Há algumas Pessoas que me têm inspirado ao longo da vida. Mas, sem dúvida, o Professor Carlos Corrêa, Professor Emérito desta Universidade, é uma das minhas maiores inspirações. Tive o privilégio de conhecê-lo quando ainda era uma jovem estudante do 11º ano, pois tive o atrevimento de ir procurá-lo à Faculdade de Ciências (então ainda sedeada no edifício “dos Leões” onde hoje é a Reitoria) para lhe pedir uma cópia da sua famosa coletânea de “Experiências de Salão”, para preparar a minha equipa para uma espécie de “Jogos Sem Fronteiras” da Química (as “Henriquíadas da Química”), dinamizados pela Escola Secundária Infante D. Henrique, que eu frequentava nessa altura.

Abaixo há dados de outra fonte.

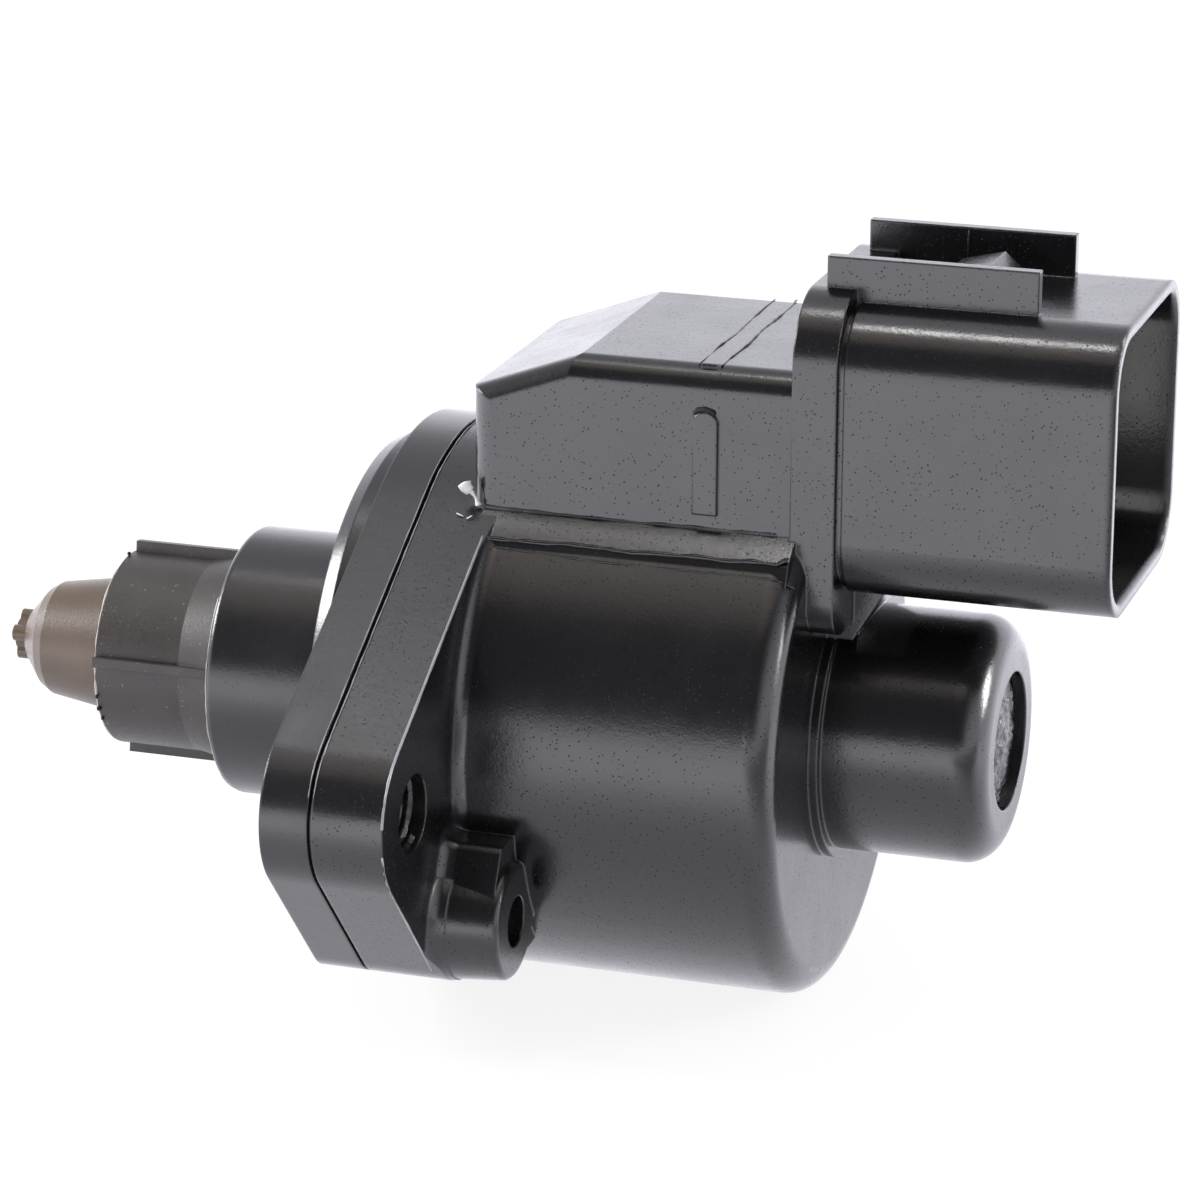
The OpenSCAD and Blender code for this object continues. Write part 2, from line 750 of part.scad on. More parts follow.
module plate_seal() {
    color("#3a2a24") turned()
        translate([(spigot_r + bore_r - seal_d) / 2, seal_x + seal_d / 2]) circle(seal_d / 2 - seat_gap);
}

module assembly_screws() {
    head_front = 0.2;
    slot_w = 0.7;
    slot_l = 3.2;
    color("#8c8f94") for (side = [-1, 1]) translate([0, side * tube_y, side * tube_z]) difference() {
        union() {
            rod(head_r, 0, 0, head_front, screw_seat);
            rod(tube_hole_d / 2 - 0.1, 0, 0, head_front + 1, flange_back + tube_len - screw_end_gap);
        }
        for (turn = [0, 90]) rotate([turn, 0, 0])
            translate([head_front - eps, -slot_l / 2, -slot_w / 2]) cube([1 + eps, slot_l, slot_w]);
    }
}

module pintle() {
    cone_small_r = pintle_r - (pintle_out - nose_len) * tan(pintle_angle);
    skirt_r = sleeve_bore_r - 0.3;
    lobe_at = tip_r - lobe_r;
    color("#82705f") difference() {
        union() {
            turned() polygon([
                [0, cone_front],
                [nose_r, cone_front],
                [cone_small_r - 0.55, cone_front + nose_len - 0.9],
                [cone_small_r, cone_front + nose_len],
                [pintle_r, sleeve_front],
                [skirt_r, sleeve_front + 1.6],
                [skirt_r, skirt_back],
                [0, skirt_back]
            ]);
            for (i = [0 : 3])
                rotate([-lobe_turn - i * 90, 0, 0])
                    rod(lobe_r, 0, lobe_at, cone_front - tip_len, cone_front + eps);
            disc(lobe_at, cone_front - tip_len, cone_front + eps);
        }
        disc(spindle_r, spindle_front, skirt_back + eps);
    }
}

module lead_screw() {
    color("#9ea1a6") {
        disc(spindle_r, spindle_front, flats_front);
        along_x(flats_front, flats_back) flatted_outline(spindle_r, flat_half);
        disc(spindle_r, flats_back, spindle_back);
    }
}

module rotor_hub() {
    color("#d9d5c5") difference() {
        union() {
            disc(bearing_bore_r, front_bearing_x, rear_bearing_back);
            disc(hub_r, plate_t, rear_bearing_x);
        }
        disc(spindle_r + run_gap, front_bearing_x - eps, rear_bearing_back + eps);
        disc(hub_bore_r, front_bearing_x - eps, nut_front);
        disc(hub_bore_r, nut_front + nut_len, rear_bearing_back + eps);
    }
}

module rotor_magnet() {
    color("#4a4a4d") ring(hub_r, magnet_r, stator_mid - magnet_len / 2, stator_mid + magnet_len / 2);
}

// The two rings of a ball bearing and its balls, from x0 on
module bearing_ring(r_in, r_out, x0) {
    color("#c9ccd0") difference() {
        ring(r_in, r_out, x0, x0 + bearing_w);
        turned() translate([bearing_mid_r, x0 + bearing_w / 2]) circle(ball_r + ball_gap);
    }
}

module bearing_inner(x0) {
    bearing_ring(bearing_bore_r, bearing_mid_r - ring_gap, x0);
}

module bearing_outer(x0) {
    bearing_ring(bearing_mid_r + ring_gap, bearing_r, x0);
}

module bearing_balls(x0) {
    color("#e3e5e8") for (i = [0 : ball_count - 1])
        rotate([i * 360 / ball_count, 0, 0])
            translate([x0 + bearing_w / 2, 0, bearing_mid_r]) sphere(ball_r);
}

module front_bearing_inner_ring() {
    bearing_inner(front_bearing_x);
}

module front_bearing_outer_ring() {
    bearing_outer(front_bearing_x);
}

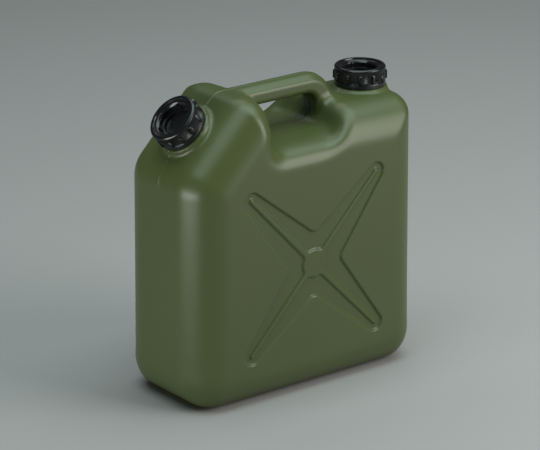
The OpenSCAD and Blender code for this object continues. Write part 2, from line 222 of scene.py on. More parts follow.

Logo então, pude aperceber-me que estava perante uma Pessoa que congrega tudo o que eu mais admiro: um grande intelecto aliado a um coração ainda maior, com uma personalidade transparente, autêntica e despretensiosa. Quando cumpri o meu sonho estudantil de ingressar na FCUP para aí obter a minha Licenciatura em Química, os nossos caminhos voltaram a cruzar-se, nas suas fantásticas aulas de Química Orgânica. Mais tarde, já como docente da mesma secção científico-pedagógica de Química Orgânica, tive a honra de trabalhar de perto com ele até à sua jubilação, o que fortaleceu a enorme admiração que eu já nutria por este grande Professor e grande Homem.

– O projeto da sua vida.
No domínio pessoal, o meu projeto de vida é conseguir transmitir, aos “adultos em construção” que são os meus filhos, aquilo que me parece ser realmente importante, como serem honestos com os outros e com eles próprios, acreditarem no seu valor e verem no empenho e na resiliência, mas também na paixão, ferramentas essenciais de vida. Que saibam o que é a ética e a lealdade e sintam alegria não só pelo próprio sucesso, mas também pelo sucesso dos outros. Enfim, que entendam que corpos com luz própria iluminam até a noite mais escura… No domínio profissional, o meu principal projeto é o estabelecimento, de forma sólida e duradoura, do Laboratório de Química de Péptidos da FCUP, primeiro e único do seu tipo no país, tornando-o uma “marca de confiança”. Este projeto, aliado à formação avançada em síntese peptídica que temos vindo a conferir a muitos jovens investigadores de pré- e pós-graduação, desde 2002, são a minha forma de reconhecimento à U.Porto pela oportunidade que me deu ao conceder-me equiparação a bolseira fora do país para poder especializar-me nesta área, durante o meu doutoramento.

– Uma ideia para promover a investigação da U.Porto.
Penso muitas vezes que se deveria (re)criar a carreira de Investigador no sistema universitário português. Temos pessoas extraordinárias a trabalhar connosco diariamente nos nossos laboratórios de investigação, pessoas de cujo mérito, esforço e dedicação nascem importantes avanços nas fronteiras do conhecimento, avanços esses essenciais para manter os elevados níveis de excelência e de produtividade de que a nossa Universidade tanto se orgulha. Acredito que haja muitas barreiras difíceis de transpor para tornar esta ideia uma realidade, mas é preciso encontrar formas de evitar que muitos dos nossos melhores investigadores vivam em permanente incerteza quanto ao seu futuro. Até porque essa incerteza é, também, de todos nós, ao não favorecer a estabilização de equipas de investigação nem permitir colher em pleno os frutos da formação avançada que conferimos a investigadores que, muitas vezes, acabam por se ver forçados a procurar noutros lugares as oportunidades que cá não surgem.